3) Regularity of Payments

A project typically has a set of phases; discovery, planning, design, build, testing etc. I tend to make the end of each of these phases a billable checkpoint where the client agrees to sign off what has gone before; this then triggers an agreed part payment of the overall project cost.

Note:  I have to hold my hands up here; sometimes projects drag on longer than they should (not normally my fault I hasten to add!) – and on these occasions I’m reminded that I really should set firmer deadlines for when stuff should happen so that, even if something hasn’t been signed off, ‘x’ money could be released. My staff need to be paid each month; so I need to make sure that money comes in. I’d be interested in what time related clauses you ladies & gentlemen use.

4) Final Payment

I normally state that the final payment is required as and when the website is ready to go live; i.e. the project is fully paid up before we press the big, red button. This has another benefit in that the conversation is then about support post launch; instead of being caught up in an endless cycle of changes which has somehow been lumped in as part of the original project (we’ll be delving into this nest of vipers in a future article).

5) Late Payment Fees

Put these in your terms and conditions. The GOV.UK website has some excellent information on this. Basically you can charge a set fee for debt recovery and interest on the outstanding debt. The debt recovery fee is handy to compensate you for the mucking around you have to do chasing people (remember, that is time which could have been spent working on billable projects or playing with your kids).

Again, some larger orgs seems to have insanely long payment terms and they aint gonna change them for you. The important thing here is to find out what their payment terms are first, find out what is negotiable and then see if it’ll work for you (and, in these circumstances, what we cover in point 8 might be useful).

6) Cancelled Projects

If a client cancels a project part way through, you should make sure that your terms and conditions cover your ass. You might think “but it’s ok, they’ve paid for the work done to date” but you’re missing the point: you’ve budgeted your company resources (even if that’s just you) on delivering that project; perhaps you’ve even turned work away because your pipeline is now full. Why should you now be penalised because a client has created a large hole in your workflow?

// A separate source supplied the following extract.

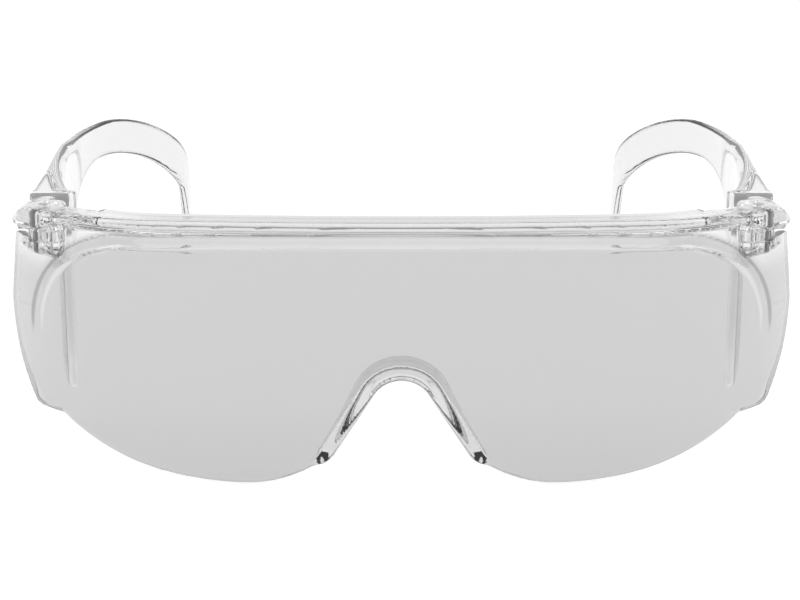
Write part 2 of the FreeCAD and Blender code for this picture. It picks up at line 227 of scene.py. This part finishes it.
def span_distance(u, v, span):
    """Distance from a line between two points, or from an arc."""
    if len(span) == 2:
        (au, av), (bu, bv) = span
        eu, ev = bu - au, bv - av
        t = np.clip(((u - au) * eu + (v - av) * ev) / (eu * eu + ev * ev), 0.0, 1.0)
        return np.hypot(u - au - t * eu, v - av - t * ev)
    centre, radius, a0, a1 = span
    middle = math.radians((a0 + a1) / 2)
    half = math.radians(abs(a1 - a0) / 2)
    du, dv = u - centre[0], v - centre[1]
    turn = np.arctan2(dv, du) - middle
    turn -= math.tau * np.round(turn / math.tau)
    turn = np.clip(turn, -half, half) + middle
    return np.hypot(du - radius * np.cos(turn), dv - radius * np.sin(turn))


def path_distance(u, v, spans):
    """Distance from the nearest of some spans."""
    nearest = span_distance(u, v, spans[0])
    for span in spans[1:]:
        nearest = np.minimum(nearest, span_distance(u, v, span))
    return nearest


def inside_ring(u, v, ring):
    """Whether points lie inside a closed ring of points, by counting crossings."""
    inside = np.zeros(np.broadcast(u, v).shape, bool)
    for (au, av), (bu, bv) in zip(ring, ring[1:] + ring[:1]):
        if av != bv:
            crosses = (v >= av) != (v >= bv)
            inside ^= crosses & (u < au + (v - av) * (bu - au) / (bv - av))
    return inside


def outline_distance(u, v, shape):
    """Signed distance from a closed outline, negative inside it."""
    spans, ring = shape
    return np.where(inside_ring(u, v, ring), -1.0, 1.0) * path_distance(u, v, spans)


# ---- Shield field -------------------------------------------------------------------------
JOIN = math.asin(FRONT_HALF / FRONT_R)
SIDE_CENTRE = (
    FRONT_HALF - SIDE_R * math.sin(JOIN),
    FRONT_R - (FRONT_R - SIDE_R) * math.cos(JOIN),
)
NOSE_CENTRE = (0.0, NOSE_TOP - NOSE_R)


def nose_foot():
    """Foot of the right leg of the nose opening, in X and Z."""
    x, z = polar(NOSE_CENTRE, NOSE_R, NOSE_LEG_DEG)
    return (x + (z - NOSE_FOOT_Z) * math.tan(math.radians(NOSE_LEG_DEG)), NOSE_FOOT_Z)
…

Obviously it pays to always try to be reasonable and fair with clients but reasonableness & fairness only go so far. If your terms & conditions state that if a client cancels a project, the total cost of the project is due or the total cost of the current stage is due (irrespective of how much work has been done) then you have more options if things get hairy.

7) Refuses to Pay

Luckily I’ve never encountered this (although I’ve hit pretty much every other issue!) and the circumstances where I normally hear about this happening typically involve a lack of contract, terms & conditions, clear specification etc; you really want all your legal boxes ticked in case push ever comes to shove.

An easy option is to get a legal looking letter sent to offending client; that’s often a quick & cheerful way to shake things up a little. One such company who offers this service (and more) is Thomas Higgins.

Seeking firmer legal advice is your next recourse. You may end up going to the small claims court. Don’t expect this to be an easy process though and, if that debt isn’t huge, you may well be tempted to write it off as a bad experience and think hard about your process so that you don’t make the same mistakes again.

8) Factoring

Factoring is where you get paid (regularly) by a third party based on the invoices you raise; if the client doesn’t pay, then this isn’t your problem and it’s all handled by the factoring company. The factoring company take their cut; but that’s the price you pay for the added security.

I’ve not used factoring but, thinking about it, it could be an option for the larger clients who pay on on long terms (e.g. 90 days);

Here’s a link to a factoring company I’ve found online but I’ve not used them so please don’t take that as a recommendation.

Parting Shots

Please shout out if you have anything to add to the above or with any comments you’d like to make.

Joel

2 thoughts on “7. Getting Paid

  1. Sophie Dennis says:

    One other tip is shorter payment terms. It made a big difference to our cash flow when we changed from the usual 30 days to 10. If nothing else, it means you can start gently chasing (and start uncovering any problems) within two weeks not four or five. Again, larger clients will normally have their own terms set in stone, but we never had a smaller business refuse those terms.